§ **Given task**
In the listing below, locate the line containing "for side, front, back" and the line containing "obj.matrix_world = world". Output both of them and every line between, exactly as written, and nothing more.

§ **Data provided**
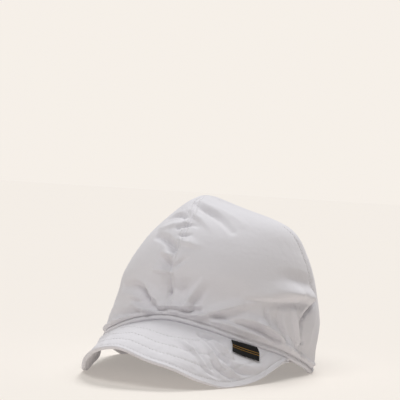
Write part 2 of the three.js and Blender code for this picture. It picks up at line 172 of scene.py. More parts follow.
# Folds of the crown, each bent through three places A, B and C on the cloth. Width is the half
# width. Heights are at A, B and C: ridges above 0, creases below. A lean tips the fold to the
# right-hand side of its path, seen from outside, or to the left if it is below 0.
FOLDS = rows_of(FOLD_COLUMNS, [
    # slack gathered at the top of the front
    [5, 0.87, 17, 0.782, 31, 0.662, 6, -1.2, -3, -1.4, 0],
    [10, 0.9, 26, 0.82, 38, 0.72, 8, 0.6, 1.6, 0.8, 0],
    [0, 0.8, 10, 0.716, 19, 0.65, 6, 1, 2.2, 0.3, 0.3],
    # dents beside the front seam, where its thread has drawn up
    [-27, 0.715, -15, 0.738, -3, 0.728, 5, -1.2, -3.4, -2.6, 0],
    [-24, 0.645, -9, 0.66, 1, 0.69, 6, 1, 2, 1, 0.3],
    [-1, 0.645, 4, 0.676, 10, 0.664, 3.4, -1.8, -2.4, -0.8, 0],
    [2, 0.6, 5, 0.602, 8, 0.606, 2.6, -1.4, -2.4, -0.8, 0],
    [-20, 0.59, -8, 0.56, 0, 0.505, 5.6, -2.4, -5.4, -4.4, 0],
    [3, 0.565, 8, 0.545, 14, 0.54, 6, 1.6, 2.6, 0.5, 0.3],
    [-6, 0.472, -3, 0.46, 0, 0.448, 4, 1.4, 2.8, 2, 0],
    [-8, 0.445, -3, 0.415, 0, 0.37, 4.8, -2.4, -4.6, -2.8, 0],
    [3, 0.385, 5, 0.415, 8, 0.445, 3.6, -2.2, -3.2, -1, 0],
    [-11, 0.356, -4, 0.35, 0, 0.344, 3.6, 1.2, 2.8, 2.4, 0.2],
    [0, 0.228, 0, 0.193, 0, 0.168, 2.8, -0.8, -3.4, -0.8, 0],
    [1, 0.25, 6, 0.215, 9, 0.26, 8, -1.6, -3, -1.6, 0],
    # the S-shaped crease on the front's right, and the small ridges beside it
    [-40, 0.28, -23, 0.252, -16, 0.19, 6.2, -2.1, -4.4, -4.4, 0],
    [-18, 0.206, -12, 0.127, -3, 0.064, 6.4, -3.8, -4.6, -3, 0],
    [-25, 0.277, -14, 0.208, -5, 0.095, 6.5, 0.8, 3.1, 1.8, 0.3],
    [-34, 0.206, -25, 0.182, -17, 0.132, 7, 0.5, 2.3, 1, 0],
    [-26, 0.139, -18, 0.094, -9, 0.059, 3.8, 1, 3.6, 2.3, 0.3],
    [-28, 0.166, -22, 0.149, -16, 0.134, 3.6, -0.8, -2.6, -1, 0],
    [-46, 0.113, -28, 0.081, -14, 0.046, 5.5, -1, -2.9, -1.8, 0],
    # folds above the middle of the brim
    [-9, 0.083, 0, 0.1, 11, 0.106, 3.8, 2.3, 4.1, 3.7, 0.3],
    [2, 0.068, 9.5, 0.084, 16, 0.114, 4.4, -1.8, -4.1, -2.4, 0],
    [-9, 0.076, -5, 0.068, -1, 0.072, 3.8, -2.4, -2.9, -0.9, 0],
    [9, 0.118, 11, 0.196, 17, 0.32, 5.5, 3.1, 3.4, 0.8, -0.3],
    [13, 0.142, 14.5, 0.191, 18, 0.254, 5, -3.4, -2.9, -0.5, 0],
    [11, 0.129, 14, 0.136, 18, 0.14, 2.6, 1, 2.3, 0.5, 0],
    [17, 0.076, 25, 0.145, 36, 0.229, 5, 2.1, 3.7, 1.6, 0.3],
    [33, 0.196, 41, 0.25, 52, 0.284, 9, 1, 2.3, 1.6, 0.3],
    [18, 0.067, 24.5, 0.095, 36, 0.157, 5.4, -2.8, -4.2, -1, 0],
    # the soft shelf on the wearer's left, and the crease under it
    [40, 0.299, 56, 0.323, 72, 0.352, 9, 1, 3.4, 3.1, 0.5],
    [57, 0.372, 70, 0.376, 90, 0.384, 9.5, 0.8, 3.9, 3.7, 0.3],
    [60, 0.444, 74, 0.452, 89, 0.456, 10, -0.5, -2.3, -2.3, 0],
    [37, 0.267, 52, 0.285, 77, 0.345, 8, -0.8, -2.9, -2.9, 0],
    # gathers that hang from the shelf to the end of the brim
    [50, 0.26, 51, 0.198, 54.5, 0.147, 3.2, -1, -2.9, -1, 0],
    [55, 0.251, 56, 0.202, 58, 0.144, 6, -0.8, -2.1, -0.8, 0],
    [59.5, 0.273, 59.5, 0.186, 65, 0.099, 5, -1.8, -3.6, -2.9, 0],
    [69.5, 0.309, 70, 0.227, 75, 0.12, 4.5, 1.6, 3.6, 2.1, 0],
    [75, 0.308, 74, 0.24, 74, 0.172, 3.2, -0.8, -2.1, -1.3, 0],
    [66, 0.117, 68, 0.096, 70, 0.071, 2.4, 0.5, 1.8, 0.8, 0],
    [72, 0.107, 74, 0.086, 76, 0.062, 2.4, -0.5, -2.1, -0.8, 0],
    # the long ridge that runs down to the end of the brim, and the crease under it
    [31, 0.116, 40, 0.145, 49, 0.138, 5.5, 0.8, 3.1, 3.4, 0.2],
    [48, 0.142, 58, 0.114, 68, 0.062, 5, 3.6, 4.4, 2.6, 0.3],
    [36, 0.099, 47, 0.104, 59, 0.068, 5, -1.8, -4.6, -2.6, 0],
    # the side seam on the wearer's left, drawn in under the bulge of the back panel
    [96, 0.384, 81, 0.285, 77, 0.207, 2.6, -1.6, -3.4, -3, 0],
    [77, 0.239, 76.5, 0.166, 79, 0.123, 3.6, -3.4, -3.4, -1.8, 0],
    [99, 0.339, 89, 0.257, 86, 0.15, 10, 1.2, 2.4, 1.4, -0.2],
    [100, 0.172, 108, 0.25, 118, 0.336, 18, 0.8, 1.6, 0.8, 0],
    # the wearer's right
    [-54, 0.31, -74, 0.26, -92, 0.24, 10, -0.6, -2.2, -0.8, 0],
    [-48, 0.17, -62, 0.13, -74, 0.07, 8, 0.4, 1, 0.5, 0.4],
    [-84, 0.42, -104, 0.36, -120, 0.26, 12, 0.6, 1.6, 0.6, 0.4],
    [-78, 0.13, -85, 0.18, -88, 0.24, 6, 0.6, 1.8, 0.4, 0.3],
    [-60, 0.52, -76, 0.47, -90, 0.46, 8, 0.2, 1.2, 0.4, 0.4],
    [-112, 0.1, -108, 0.16, -100, 0.22, 5, 0.5, 1.2, 0.2, -0.3],
    # the back
    [138, 0.22, 170, 0.3, 205, 0.24, 12, -0.6, -2.6, -0.8, 0],
    [142, 0.34, 172, 0.42, 200, 0.36, 15, 0.6, 2.2, 0.8, 0.5],
    [150, 0.07, 153, 0.14, 155, 0.21, 6, 0.8, 2, 0.4, 0.3],
    [198, 0.07, 200, 0.14, 206, 0.22, 6, 0.8, 2, 0.4, -0.3],
    [160, 0.66, 178, 0.58, 205, 0.55, 11, -0.3, -1.8, -0.4, 0],
    [222, 0.15, 236, 0.24, 252, 0.3, 11, -0.5, -2, -0.6, 0],
    [124, 0.12, 128, 0.2, 138, 0.28, 7, 0.4, 1.4, 0.2, 0.3],
    [172, 0.12, 176, 0.17, 184, 0.2, 6, 0.3, 1.2, 0.3, 0.4],
    [228, 0.4, 214, 0.48, 206, 0.6, 9, 0.2, 1.3, 0.3, 0.4],
])

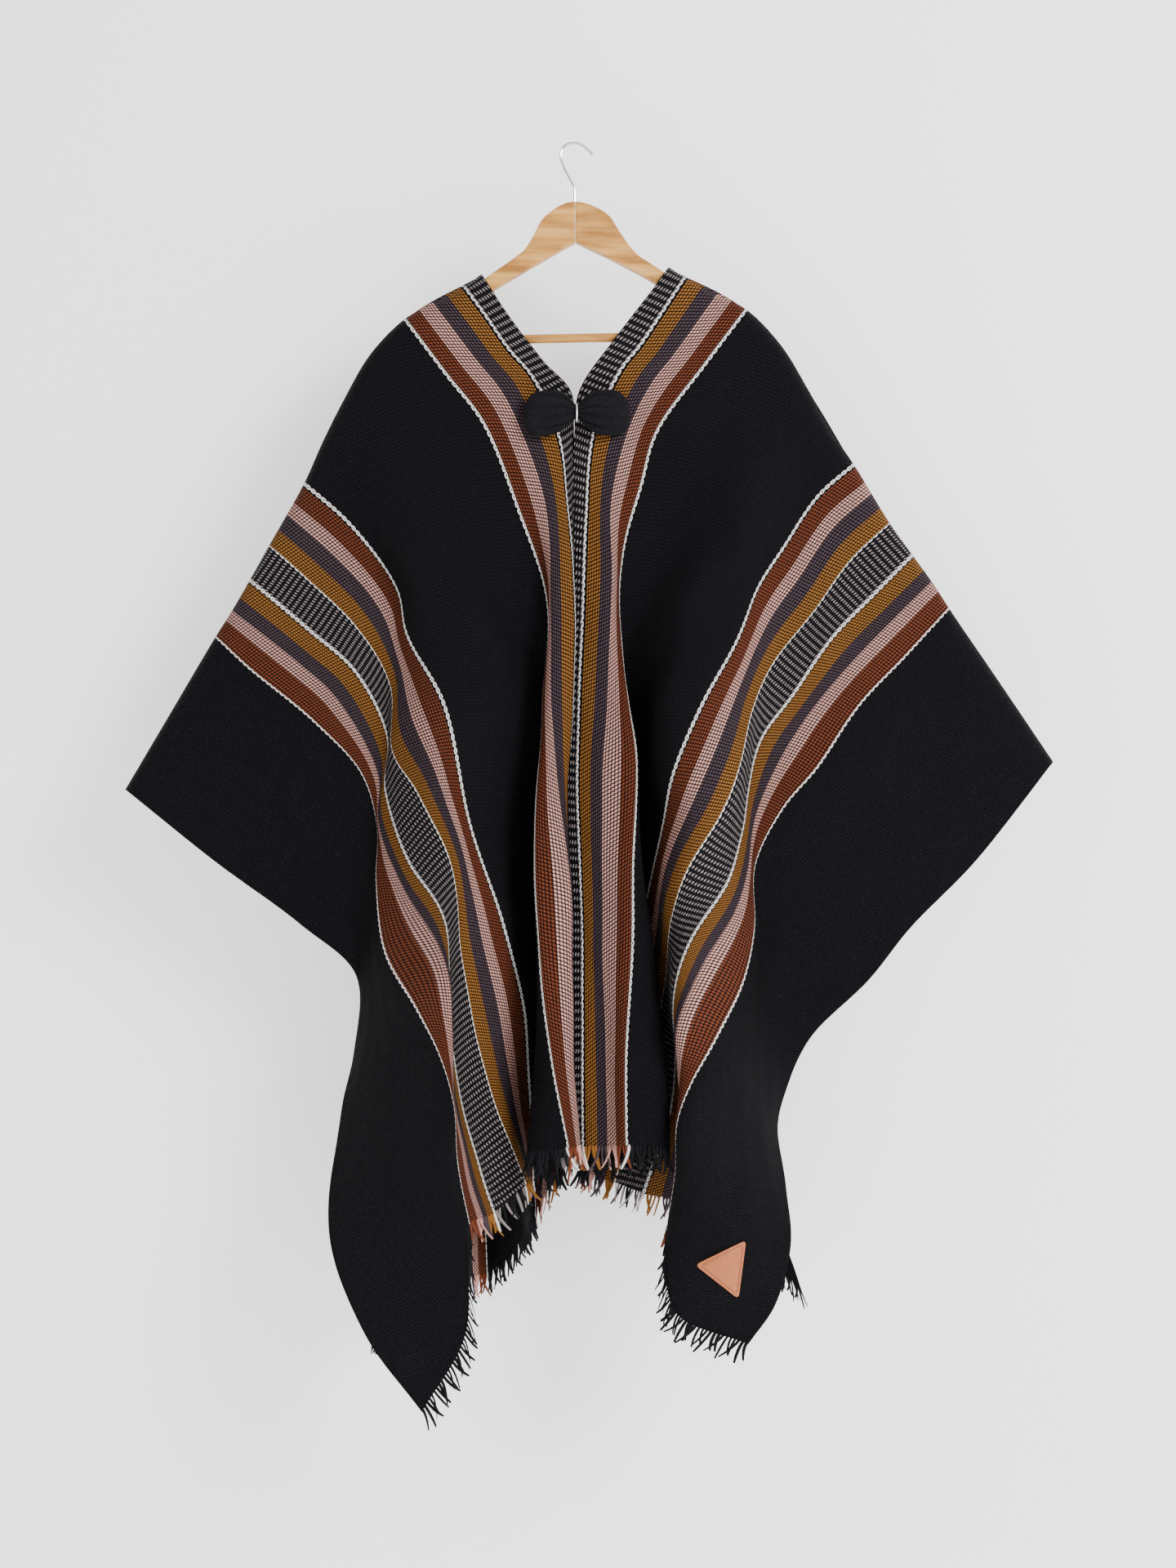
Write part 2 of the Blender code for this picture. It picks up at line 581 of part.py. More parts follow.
def shortfall(tree, eye, point):
    """How much nearer to the cloth a point lies than it should, from the front."""
    line = point - eye
    distance = tree.find_nearest(point)[3]
    hit = tree.ray_cast(eye, line.normalized())[3]
    if hit is not None and hit < line.length:
        distance = -distance
    return (WALL / 2 + PATCH_THICKNESS / 2 + PATCH_LIFT) * MM - distance


def lift_faces(shape, tree, eye):
    """Move faces towards the eye where they lie too near the cloth."""
    for face in shape.faces:
        corners = [vert.co.copy() for vert in face.verts]
        samples = [sum(corners, Vector()) / 3]
        samples += [(corners[side] + corners[side - 1]) / 2 for side in range(3)]
        short = max(shortfall(tree, eye, sample) for sample in corners + samples)
        if short > 0:
            for vert in face.verts:
                vert.co -= (vert.co - eye).normalized() * short * 0.4


def make_patch(panel_rows, material, collection):
    """Leather triangle with round corners that lies on the right panel."""
    sheet = grid_sheet(panel_rows)
    tree = BVHTree.FromBMesh(sheet)
    sheet.free()
    eye = Vector((VIEW_ACROSS, -VIEW_DISTANCE, -VIEW_DOWN)) * MM

    shape = bmesh.new()
    rows = []
    corners = [Vector(corner) for corner in PATCH_CORNERS]
    middle = sum(corners, Vector((0, 0))) / 3
    for down in range(PATCH_SIDE_STEPS + 1):
        row = []
        for step in range(PATCH_SIDE_STEPS - down + 1):
            weight_b = down / PATCH_SIDE_STEPS
            weight_c = step / PATCH_SIDE_STEPS
            weight_a = 1 - weight_b - weight_c
            flat = corners[0] * weight_a + corners[1] * weight_b + corners[2] * weight_c
            if max(weight_a, weight_b, weight_c) > 0.99:
                flat = flat.lerp(middle, PATCH_ROUND)
            aim = (seen_point(flat.x, flat.y, 0) - eye).normalized()
            row.append(shape.verts.new(tree.ray_cast(eye, aim)[0]))
        rows.append(row)
    for upper, lower in zip(rows, rows[1:]):
        for index in range(len(lower)):
            shape.faces.new((upper[index], upper[index + 1], lower[index]))
            if index < len(lower) - 1:
                shape.faces.new((upper[index + 1], lower[index + 1], lower[index]))
    for _ in range(PATCH_PASSES):
        lift_faces(shape, tree, eye)
    patch = new_object("leather_patch", finish_mesh("leather_patch", shape), material,
                       collection)
    wall = patch.modifiers.new("wall", "SOLIDIFY")
    wall.thickness = PATCH_THICKNESS * MM
    wall.offset = 0.0
    return patch


def main():
    """Build every piece."""
    for thing in list(bpy.data.objects):
        bpy.data.objects.remove(thing, do_unlink=True)
    collection = bpy.data.collections.new("poncho_on_hanger")
    cutting = bpy.data.collections.new("cutters")
    for holder in (collection, cutting):
        bpy.context.scene.collection.children.link(holder)
    wool, leather, wood, chrome = [make_material(name) for name in COLOURS]

    hole = bar_between("bar_hole", BAR_RADIUS + GAP, GAP, 20)
    hole.hide_render = True
    hole.display_type = "WIRE"
    move_to(hole, cutting)
    cutters = {"bar_hole": hole}

    for side, front, back in (("left", LEFT_FRONT, LEFT_BACK),
                              ("right", RIGHT_FRONT, RIGHT_BACK)):
        rows = panel_grid(front, back)
        make_panel(side + "_panel", rows, wool, collection)
        make_fringe(side + "_front_fringe", rows, wool, collection)
        make_fringe(side + "_back_fringe", list(reversed(rows)), wool, collection)
        if side == "right":
            make_patch(rows, leather, collection)

    make_arm("hanger_left_half", LEFT_ARM, wood, collection, cutters)
    make_arm("hanger_right_half", RIGHT_ARM, wood, collection, cutters)
    make_bar(wood, collection)
    make_hook(chrome, collection)
    make_lobe("bow_left_lobe", -1, wool, collection)
    make_lobe("bow_right_lobe", 1, wool, collection)
    make_link(chrome, collection)


main()
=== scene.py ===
"""Striped open-front wool poncho hanging on its wooden hanger, dressed for a render.

Metres, +Z up. The origin is the inner top of the hanger's hook, the front faces -Y.
The tables are in millimetres, as seen from a viewer in front: across, down and out.
"""
import math

import bmesh
import bpy
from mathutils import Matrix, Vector
from mathutils.bvhtree import BVHTree


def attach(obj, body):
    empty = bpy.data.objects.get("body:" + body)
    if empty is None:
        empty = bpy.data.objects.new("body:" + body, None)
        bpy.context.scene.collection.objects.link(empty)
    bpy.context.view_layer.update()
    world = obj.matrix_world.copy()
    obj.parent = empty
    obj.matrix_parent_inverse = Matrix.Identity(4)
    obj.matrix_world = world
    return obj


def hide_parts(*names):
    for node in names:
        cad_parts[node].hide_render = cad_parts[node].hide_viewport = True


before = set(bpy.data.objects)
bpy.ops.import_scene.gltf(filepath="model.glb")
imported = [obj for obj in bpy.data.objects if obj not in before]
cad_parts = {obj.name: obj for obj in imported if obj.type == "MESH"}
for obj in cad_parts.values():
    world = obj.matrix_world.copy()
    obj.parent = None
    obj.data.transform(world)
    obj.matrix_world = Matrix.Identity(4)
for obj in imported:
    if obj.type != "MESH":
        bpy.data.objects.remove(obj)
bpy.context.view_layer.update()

MM = 0.001

# Cloth, hanger and view, in millimetres.
HALF_LENGTH = 1060
WALL = 2.4
VIEW_DISTANCE = 2400
VIEW_ACROSS = 15
VIEW_DOWN = 744
SHOULDER_SIDE = 9
SHOULDER_DROP = 6
SEAM_TOP = 303
SEAM_HALF = 1.4
ARM_THICKNESS = 12
EDGE_ROUND = 1.5
PANEL_WIDTH = 755

# Fineness of the meshes and routes. The rows at the shoulder are closer together.
ARM_STEPS = 150
COLUMN_STEPS = 151
ROW_STEPS = 120
SHOULDER_ROWS = 8
SHOULDER_STEP = 0.0025
SPAN_STEPS = 24
AREA_STEPS = 60

# Weave in millimetres, with its shift and slants as shares of a pitch.
FLOAT_PITCH = 3.2
FLOAT_LENGTH = 4.65
FLOAT_SHIFT = 0.4
FLOAT_SLANT = 0.3
LINK_LENGTH = 9.3
LINK_HALF = 2.6
DASH_PITCH = 4.0
DASH_SLANT = 0.5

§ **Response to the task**
    for side, front, back in (("left", LEFT_FRONT, LEFT_BACK),
                              ("right", RIGHT_FRONT, RIGHT_BACK)):
        rows = panel_grid(front, back)
        make_panel(side + "_panel", rows, wool, collection)
        make_fringe(side + "_front_fringe", rows, wool, collection)
        make_fringe(side + "_back_fringe", list(reversed(rows)), wool, collection)
        if side == "right":
            make_patch(rows, leather, collection)

    make_arm("hanger_left_half", LEFT_ARM, wood, collection, cutters)
    make_arm("hanger_right_half", RIGHT_ARM, wood, collection, cutters)
    make_bar(wood, collection)
    make_hook(chrome, collection)
    make_lobe("bow_left_lobe", -1, wool, collection)
    make_lobe("bow_right_lobe", 1, wool, collection)
    make_link(chrome, collection)


main()
=== scene.py ===
"""Striped open-front wool poncho hanging on its wooden hanger, dressed for a render.

Metres, +Z up. The origin is the inner top of the hanger's hook, the front faces -Y.
The tables are in millimetres, as seen from a viewer in front: across, down and out.
"""
import math

import bmesh
import bpy
from mathutils import Matrix, Vector
from mathutils.bvhtree import BVHTree


def attach(obj, body):
    empty = bpy.data.objects.get("body:" + body)
    if empty is None:
        empty = bpy.data.objects.new("body:" + body, None)
        bpy.context.scene.collection.objects.link(empty)
    bpy.context.view_layer.update()
    world = obj.matrix_world.copy()
    obj.parent = empty
    obj.matrix_parent_inverse = Matrix.Identity(4)
    obj.matrix_world = world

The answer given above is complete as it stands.